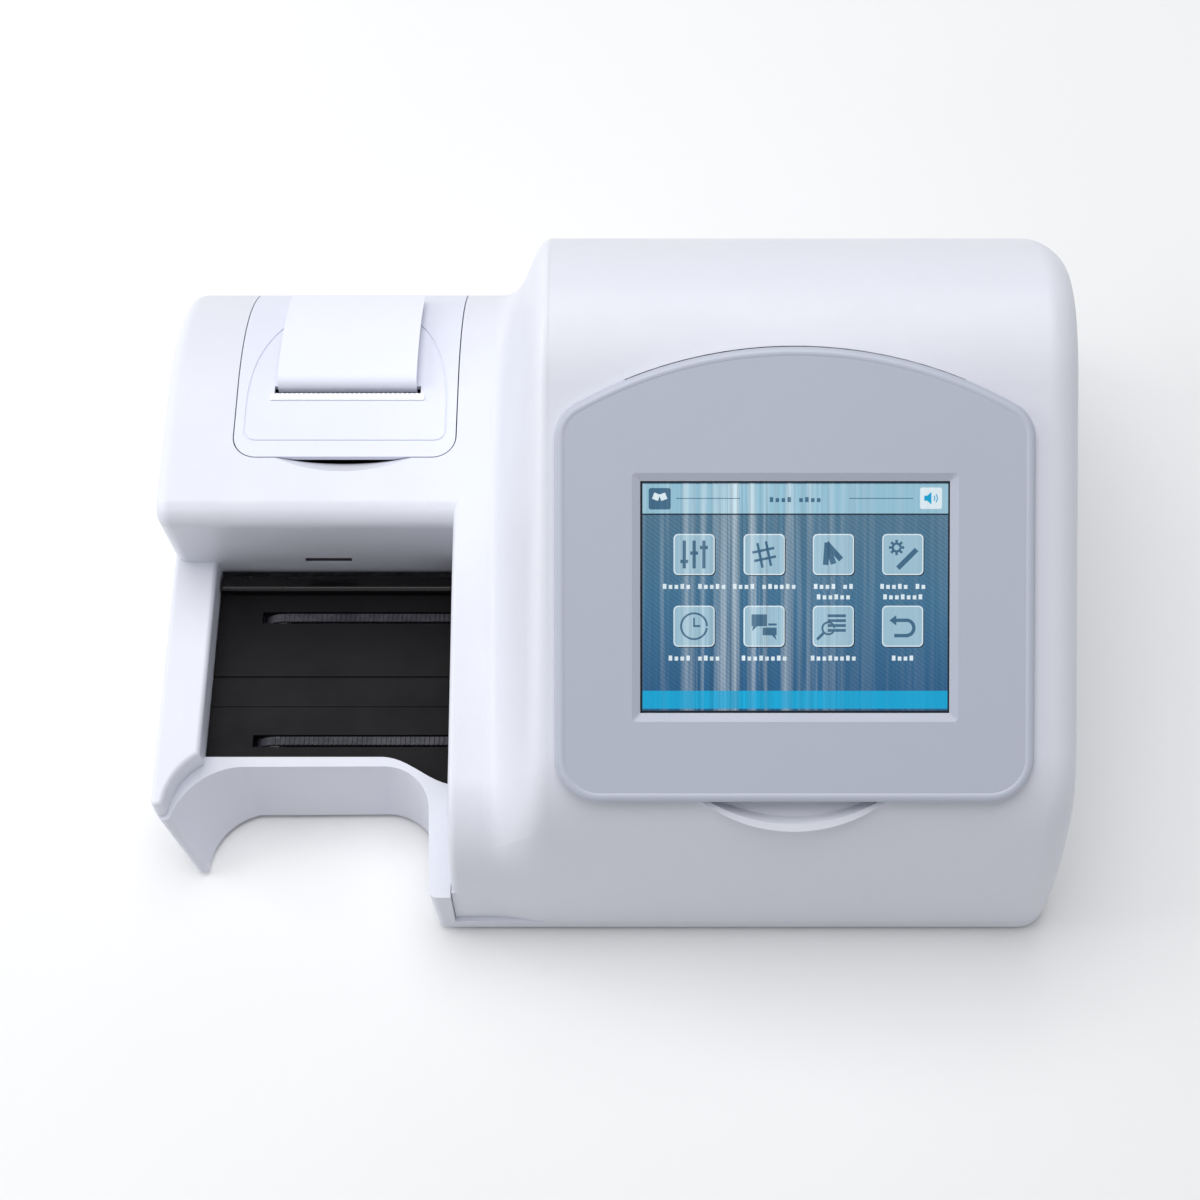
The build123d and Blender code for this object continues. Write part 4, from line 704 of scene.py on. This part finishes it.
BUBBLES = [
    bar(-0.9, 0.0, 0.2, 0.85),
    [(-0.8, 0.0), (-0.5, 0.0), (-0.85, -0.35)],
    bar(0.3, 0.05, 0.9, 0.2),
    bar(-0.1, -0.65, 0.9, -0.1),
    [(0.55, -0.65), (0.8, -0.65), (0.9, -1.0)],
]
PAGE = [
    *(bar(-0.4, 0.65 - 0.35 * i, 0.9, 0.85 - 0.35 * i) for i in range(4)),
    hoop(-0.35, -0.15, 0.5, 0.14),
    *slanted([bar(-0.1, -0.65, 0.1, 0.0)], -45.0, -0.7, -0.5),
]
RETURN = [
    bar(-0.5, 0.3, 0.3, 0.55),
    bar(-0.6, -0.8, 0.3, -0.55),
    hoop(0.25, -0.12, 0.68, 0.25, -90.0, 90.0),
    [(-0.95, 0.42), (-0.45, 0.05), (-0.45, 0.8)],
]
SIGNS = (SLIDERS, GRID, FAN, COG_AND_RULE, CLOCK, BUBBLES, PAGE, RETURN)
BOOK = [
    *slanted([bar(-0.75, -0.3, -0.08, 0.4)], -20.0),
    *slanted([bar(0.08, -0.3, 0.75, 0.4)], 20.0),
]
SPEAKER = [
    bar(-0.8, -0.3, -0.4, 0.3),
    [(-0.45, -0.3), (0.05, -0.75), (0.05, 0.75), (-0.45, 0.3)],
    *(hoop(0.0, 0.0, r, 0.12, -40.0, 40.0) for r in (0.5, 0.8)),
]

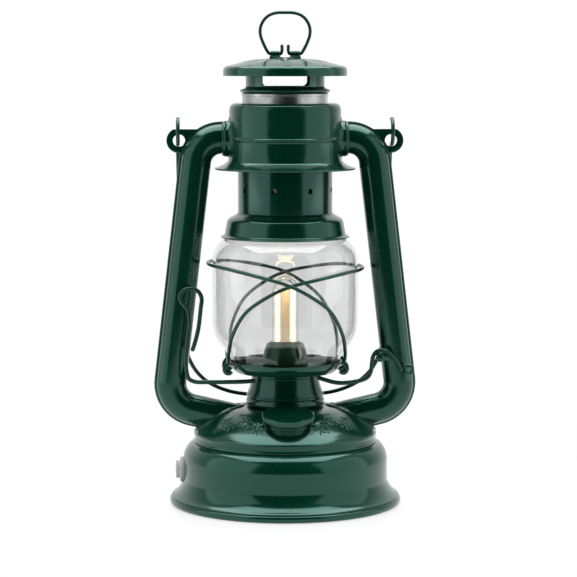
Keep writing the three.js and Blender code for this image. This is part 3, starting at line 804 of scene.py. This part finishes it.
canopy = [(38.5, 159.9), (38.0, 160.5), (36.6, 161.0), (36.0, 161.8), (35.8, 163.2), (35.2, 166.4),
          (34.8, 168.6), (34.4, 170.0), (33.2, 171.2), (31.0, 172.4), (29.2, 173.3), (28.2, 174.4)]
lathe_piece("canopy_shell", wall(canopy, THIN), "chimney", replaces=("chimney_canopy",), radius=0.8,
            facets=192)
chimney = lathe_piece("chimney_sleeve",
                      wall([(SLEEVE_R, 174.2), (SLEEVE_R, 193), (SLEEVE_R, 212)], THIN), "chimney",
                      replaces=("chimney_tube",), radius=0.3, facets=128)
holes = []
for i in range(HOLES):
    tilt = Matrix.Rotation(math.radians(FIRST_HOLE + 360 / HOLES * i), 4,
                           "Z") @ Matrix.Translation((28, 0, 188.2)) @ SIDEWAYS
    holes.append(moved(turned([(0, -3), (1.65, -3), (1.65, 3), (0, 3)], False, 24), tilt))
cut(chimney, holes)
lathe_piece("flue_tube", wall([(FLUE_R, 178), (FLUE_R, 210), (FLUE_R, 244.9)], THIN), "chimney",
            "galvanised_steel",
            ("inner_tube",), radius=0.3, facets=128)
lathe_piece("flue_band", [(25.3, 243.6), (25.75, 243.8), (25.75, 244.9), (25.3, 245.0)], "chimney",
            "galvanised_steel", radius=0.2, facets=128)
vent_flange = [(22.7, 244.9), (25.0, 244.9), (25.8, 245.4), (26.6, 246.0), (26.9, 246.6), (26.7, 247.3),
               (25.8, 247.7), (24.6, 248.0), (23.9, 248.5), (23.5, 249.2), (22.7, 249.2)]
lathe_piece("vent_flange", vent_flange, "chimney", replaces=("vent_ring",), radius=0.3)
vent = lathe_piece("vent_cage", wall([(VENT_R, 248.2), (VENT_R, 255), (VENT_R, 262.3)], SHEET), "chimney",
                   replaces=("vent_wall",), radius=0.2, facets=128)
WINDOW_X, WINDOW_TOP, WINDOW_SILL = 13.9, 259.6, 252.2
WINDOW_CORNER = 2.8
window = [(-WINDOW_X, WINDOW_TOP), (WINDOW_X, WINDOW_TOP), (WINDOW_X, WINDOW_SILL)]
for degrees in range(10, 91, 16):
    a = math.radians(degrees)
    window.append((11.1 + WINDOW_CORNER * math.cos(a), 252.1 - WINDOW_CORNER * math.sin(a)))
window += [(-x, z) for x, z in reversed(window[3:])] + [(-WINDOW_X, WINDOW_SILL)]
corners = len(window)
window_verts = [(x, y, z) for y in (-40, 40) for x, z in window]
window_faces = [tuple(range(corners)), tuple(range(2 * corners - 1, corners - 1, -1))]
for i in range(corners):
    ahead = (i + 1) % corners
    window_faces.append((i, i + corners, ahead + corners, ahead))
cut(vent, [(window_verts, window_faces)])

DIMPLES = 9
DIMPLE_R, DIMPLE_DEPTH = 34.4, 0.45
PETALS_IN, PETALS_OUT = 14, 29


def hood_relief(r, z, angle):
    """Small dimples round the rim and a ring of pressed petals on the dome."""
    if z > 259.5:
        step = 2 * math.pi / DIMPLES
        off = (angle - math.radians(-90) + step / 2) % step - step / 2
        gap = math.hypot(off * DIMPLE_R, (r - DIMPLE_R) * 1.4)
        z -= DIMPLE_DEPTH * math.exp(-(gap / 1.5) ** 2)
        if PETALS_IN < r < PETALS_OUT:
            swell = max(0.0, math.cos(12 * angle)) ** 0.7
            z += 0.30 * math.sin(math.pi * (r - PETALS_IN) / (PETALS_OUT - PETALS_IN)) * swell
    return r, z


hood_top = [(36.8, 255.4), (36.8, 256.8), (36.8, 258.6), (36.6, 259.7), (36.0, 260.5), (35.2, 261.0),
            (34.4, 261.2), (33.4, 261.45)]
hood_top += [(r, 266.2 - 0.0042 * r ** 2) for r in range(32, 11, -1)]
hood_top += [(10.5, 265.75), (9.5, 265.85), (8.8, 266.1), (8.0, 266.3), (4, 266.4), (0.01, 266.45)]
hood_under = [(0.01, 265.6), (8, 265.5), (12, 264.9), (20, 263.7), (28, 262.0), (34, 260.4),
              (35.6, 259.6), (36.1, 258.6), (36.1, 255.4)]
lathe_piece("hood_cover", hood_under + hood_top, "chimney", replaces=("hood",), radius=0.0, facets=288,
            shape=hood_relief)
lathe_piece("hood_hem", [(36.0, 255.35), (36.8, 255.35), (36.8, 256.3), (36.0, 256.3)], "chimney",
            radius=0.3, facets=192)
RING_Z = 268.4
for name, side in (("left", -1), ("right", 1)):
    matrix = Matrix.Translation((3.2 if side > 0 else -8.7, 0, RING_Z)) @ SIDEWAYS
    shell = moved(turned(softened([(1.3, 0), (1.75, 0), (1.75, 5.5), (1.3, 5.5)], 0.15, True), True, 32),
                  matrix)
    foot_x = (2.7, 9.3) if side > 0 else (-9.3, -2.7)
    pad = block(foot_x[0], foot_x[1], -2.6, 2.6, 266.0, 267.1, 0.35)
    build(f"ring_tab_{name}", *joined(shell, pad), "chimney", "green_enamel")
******
Work instructions: Copy out every line of the listing that contains the string "code".

Output below:
The build123d and Blender code for this object continues. Write part 4, from line 704 of scene.py on. This part finishes it.
Keep writing the three.js and Blender code for this image. This is part 3, starting at line 804 of scene.py. This part finishes it.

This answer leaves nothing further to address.